At the 2006 Palmetto regional I was on Drive Team. All of Drive Team plus a couple other students and a mentor went to Carolina Wings for lunch. They were particularly busy that day and service was understandingly slow. Unfortunately it was so slow that we ended up being there almost an hour longer than we intended. And there was only one mentor there to drive us back.

By the time we got back to the Arena we rushed in to see 4 other younger members of our team on the field driving the robot. We completely missed the match and proceeded to get a very deserved ear-full from our head mentor about our responsibility to the team.:o

This match
http://watchfirstnow.com/archives/62472439

Count the robots on the blue alliance, count them again once the match starts.
We managed to get a -4.2 OPR that regional.
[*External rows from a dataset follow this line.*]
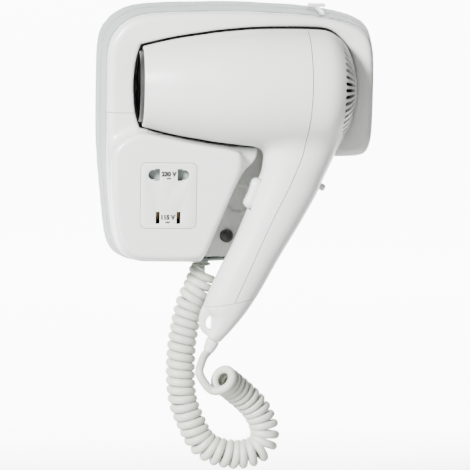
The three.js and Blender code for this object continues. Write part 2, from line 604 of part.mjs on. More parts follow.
function motorMount() {
  const vanes = [0, 1, 2, 3, 4].map((i) => finX([18, 34], [15.6, 32], 1.6, 2 * Math.PI * i / 5));
  return union(ringX([17, 36], 33, 31.4), ringX([17, 36], 16.4, 14.8), ...vanes);
}

function fan() {
  const blades = Array.from({ length: 9 }, (_, i) => {
    const geometry = new THREE.BoxGeometry(9.5, 1.2, 22);
    geometry.rotateZ(0.6).translate(47.5, 0, 19.5).rotateX(2 * Math.PI * i / 9);
    return solid(geometry.translate(0, -DRYER_F, BARREL_Z));
  });
  return cut(union(pegX([42, 53], 9.5), ...blades), pegX([40, 60], 1.85, 12));
}

function intakeFilter() {
  const openings = Array.from({ length: 10 }, (_, i) => finX([50, 65], [7, 26.5], 3, 2 * Math.PI * i / 10));
  return cut(pegX([56.8, 58], 29.2, 32), ...openings);
}

add('outlet_ring', 'black_plastic', ringX([-60.4, -49], 21.8, 20));
add('outlet_grille', 'black_plastic', outletGrille());
add('heat_shield', 'mica', ringX([-47, 15], 20.6, 19.8));
add('heater_card', 'mica', union(...[0, 1].map((i) => finX([-44, 12], [-16.8, 16.8], 1, i * Math.PI / 2))));
add('heater_coil', 'steel', heaterCoil());
add('thermal_cutout', 'black_plastic', finX([-10, 2], [6, 12], 6, Math.PI / 4));
add('thermal_fuse', 'steel', finX([-12, 2], [7, 10], 3, 5 * Math.PI / 4));
add('motor_mount', 'black_plastic', motorMount());
add('motor', 'steel', pegX([16.5, 38], 14.4));
add('motor_shaft', 'steel', pegX([38.4, 54], 1.5, 12));
add('fan', 'black_plastic', fan());
add('intake_filter', 'black_plastic', intakeFilter());

// ---------------------------------------------------------------- cord

add('cord_tail_holder', 'cord_rubber', tube(LEAD_PATH, CORD_RADIUS, 8, 10));
add('cord_curl', 'cord_rubber', tube(COIL_PATH, COIL_RADIUS, 36, 10));
add('cord_tail_handle', 'cord_rubber', tube(TAIL_PATH, CORD_RADIUS, 8, 10));

export default group;
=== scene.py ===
"""Wall-mounted hair dryer in its holder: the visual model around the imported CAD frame.

Shapes are worked out in millimetres as signed distances, negative inside, and become meshes in metres.
X runs along the barrel, Z is up, and f is the distance from the wall, so Y = -f.
"""

import json
import math

import bmesh
import bpy
import numpy as np
from mathutils import Matrix, Vector


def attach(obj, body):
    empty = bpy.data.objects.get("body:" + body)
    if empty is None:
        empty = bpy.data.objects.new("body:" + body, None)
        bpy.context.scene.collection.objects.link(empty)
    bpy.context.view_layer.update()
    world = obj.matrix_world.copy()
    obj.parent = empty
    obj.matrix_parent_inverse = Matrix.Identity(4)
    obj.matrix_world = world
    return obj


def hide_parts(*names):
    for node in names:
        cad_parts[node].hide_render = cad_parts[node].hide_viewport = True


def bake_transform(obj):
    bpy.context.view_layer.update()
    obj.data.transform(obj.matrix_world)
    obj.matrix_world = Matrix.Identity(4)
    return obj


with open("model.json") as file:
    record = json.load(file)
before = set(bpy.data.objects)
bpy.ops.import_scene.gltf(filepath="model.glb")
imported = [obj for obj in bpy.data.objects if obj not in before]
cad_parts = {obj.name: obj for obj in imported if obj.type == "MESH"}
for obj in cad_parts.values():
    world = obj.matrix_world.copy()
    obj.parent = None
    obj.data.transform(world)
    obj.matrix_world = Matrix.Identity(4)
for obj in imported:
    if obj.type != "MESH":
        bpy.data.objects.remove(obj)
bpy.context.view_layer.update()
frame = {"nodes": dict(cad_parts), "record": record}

# ---------------------------------------------------------------- driving dimensions
# Lengths are in millimetres and tilts in radians unless a comment says otherwise. Outlines are (X, Z) points,
# and the points of the cord are (X, f, Z).

MM = 0.001
GAP = 0.3
WALL = 2.2

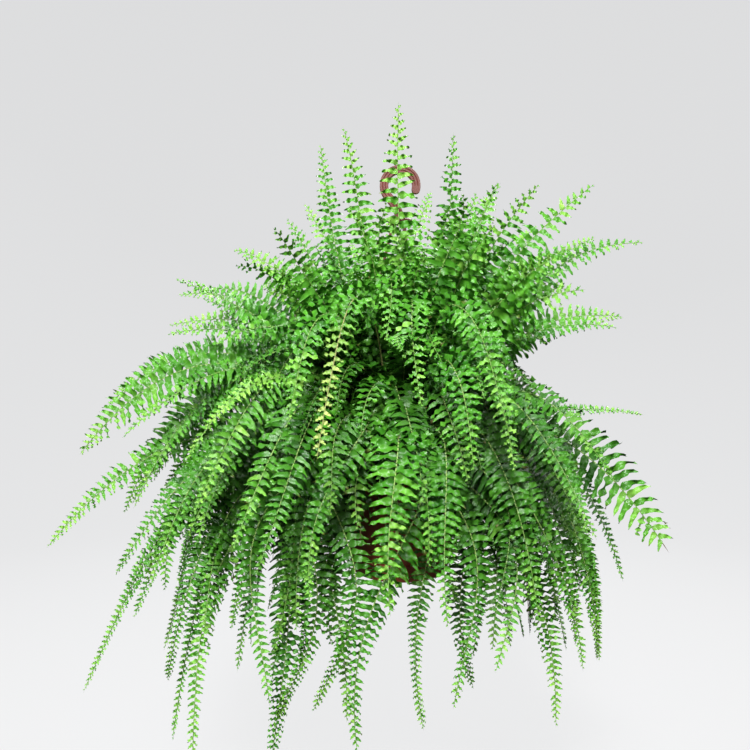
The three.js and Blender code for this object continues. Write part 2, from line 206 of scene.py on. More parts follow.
def unit(v):
    return v / np.maximum(np.linalg.norm(v, axis=-1, keepdims=True), 1e-12)


def guides(row):
    """The midrib's three guide points, as in the CAD model: on the crown, over the rim, the tip."""
    x, y, z, out, high = (float(n) for n in row[1:6])
    reach = math.hypot(x, y)
    lift = math.atan2(z, reach) / (math.pi / 2)
    r0 = CROWN_R / MM * min(0.93, 0.62 - 0.5 * lift)
    z0 = (CROWN_LOW.z - RIM_Z) / MM
    z0 += CROWN_H / MM * math.sqrt(max(0, 1 - (r0 * MM / CROWN_R) ** 2)) + 0.5
    rim = RIM_R / MM
    h = high
    t = 0.02
    while t < 1:
        r = (1 - t) ** 2 * r0 + 2 * t * (1 - t) * out * reach + t * t * reach
        if rim - RIM_BAND < r < rim + RIM_BAND:
            h = max(h, (RIM_CLEAR - (1 - t) ** 2 * z0 - t * t * z) / (2 * t * (1 - t)))
        t += 0.02
    away = (x / reach, y / reach)
    points = [(away[0] * r0, away[1] * r0, z0), (x * out, y * out, h), (x, y, z)]
    return np.array(points) * MM + UP * RIM_Z


def turned(points, angle):
    """The points turned about the pot's axis."""
    c, s = math.cos(angle), math.sin(angle)
    return points @ np.array([[c, s, 0], [-s, c, 0], [0, 0, 1]])


def cad_turn(row):
    """How far the CAD model turned this frond round the pot to clear its neighbours."""
    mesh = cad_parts["frond_" + row[0]].data
    co = np.zeros(len(mesh.vertices) * 3, np.float32)
    mesh.vertices.foreach_get("co", co)
    co = co.reshape(-1, 3).astype(float)
    tip = guides(row)[2]
    out = np.hypot(co[:, 0], co[:, 1]) - math.hypot(tip[0], tip[1])
    end = co[np.argmin(out**2 + (co[:, 2] - tip[2]) ** 2)]
    turn = math.atan2(end[1], end[0]) - math.atan2(tip[1], tip[0])
    return (turn + math.pi) % (2 * math.pi) - math.pi


def midrib(row, turn, rng, wobble):
    """The midrib's points and its along, side and upper-face directions, with their arc length."""
    a, b, c = turned(guides(row), turn)
    t = np.linspace(0, 1, RIB_STEPS)[:, None]
    at = (1 - t) ** 2 * a + 2 * t * (1 - t) * b + t * t * c
    away = unit(np.array([c[0], c[1], 0]))
    across = np.array([-away[1], away[0], 0])
    along = unit(np.gradient(at, axis=0))
    if np.cross(along[RIB_STEPS // 2], across) @ LIGHT < 0:
        across = -across
    size = np.linalg.norm(c - a)
    for waves, share in ((1.6, 0.012), (3.7, 0.005)):
        for way, part in ((across, 1.0), (UP, 0.5)):
            phase = rng.uniform(0, PHASE)
            swing = np.sin(waves * math.pi * t + phase) - math.sin(phase) * (1 - t)
            at = at + way * swing * size * share * part * wobble * t
    # a hanging frond sweeps to one side as well
    droop = max(0.0, min(1.0, -row[3] / 300))
    sweep = rng.choice((-1, 1)) * rng.uniform(0.3, 1.0) * 0.058 * droop
    at = at + across * sweep * np.sin(rng.uniform(1.5, 2.4) * math.pi * t**1.6)
    along = unit(np.gradient(at, axis=0))
    natural = unit(np.cross(along, across))
    face = row[7] * smooth(0.1, 0.45, t)
    roll = math.radians(rng.uniform(-10, 10)) * wobble * smooth(0.1, 0.8, t)
    side = unit(np.cross(natural * (1 - face) + LIGHT * face, along))
    normal = np.cross(along, side)
    side, normal = (
        side * np.cos(roll) + normal * np.sin(roll),
        normal * np.cos(roll) - side * np.sin(roll),
    )
    step = np.linalg.norm(np.diff(at, axis=0), axis=1)
    arc = np.concatenate([[0], np.cumsum(step)])
    return at, along, side, normal, arc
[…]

What I would give to play the 2013 game again…

2014 Waterford District Event: My rookie and sophomore year. I had a drawstring bag where I kept my scouting and strategy stuff, and a water bottle. It was immediately after opening ceremony that a lady started yelling at the top of her lungs “YOU’RE LEAKING!!!” non-stop! I ran to a trash can as quickly as I could to dump what water remained in my bag and bottle. I also spent 15 minutes in the rest room blowing everything off under the hand dryer. :o

2015 Southfield District Event: I was the team representative for alliance selection. I had done it before so I wasn’t shaking at the legs like I had been my rookie year, but I was still somewhat nervous. I lost track of which teams had been selected, and requested an alliance with one that had already been taken. I recovered quickly and selected an available team. I’ve seen a lot of others make that same mistake, so at least I’m not alone. :smiley:

i know that feel

In 2008 I was kicked out of the pits for wearing Keens, and I didn’t have any other shoes. I had to coach from the stands.

Don’t feel bad - whoever (read: me) placed our robot on the field for one of our matches in 2014 placed it the wrong way and would have wound up with a penalty for going into the other alliance’s area in autonomous as well. Thankfully, there was a completely unrelated field fault and the match was replayed! You can be sure we got it right from then on out! :slight_smile:

In finals 2 of an off-season competition I was driving. It was a 2v2 game and our alliance partner had some issues and wasn’t moving. (Some driver station mode thing). We were capping and they said it would only take a second to get moving so we noodled 3 bins and put them on the scoring platform to prep. The other team then regained control and made a stack. I then proceeded to try to pick up a bin and knocked it over. Tried another knocked it over. Went to the third and knocked it over. Turns out picking bins off of the scoring platform is not our robots strength.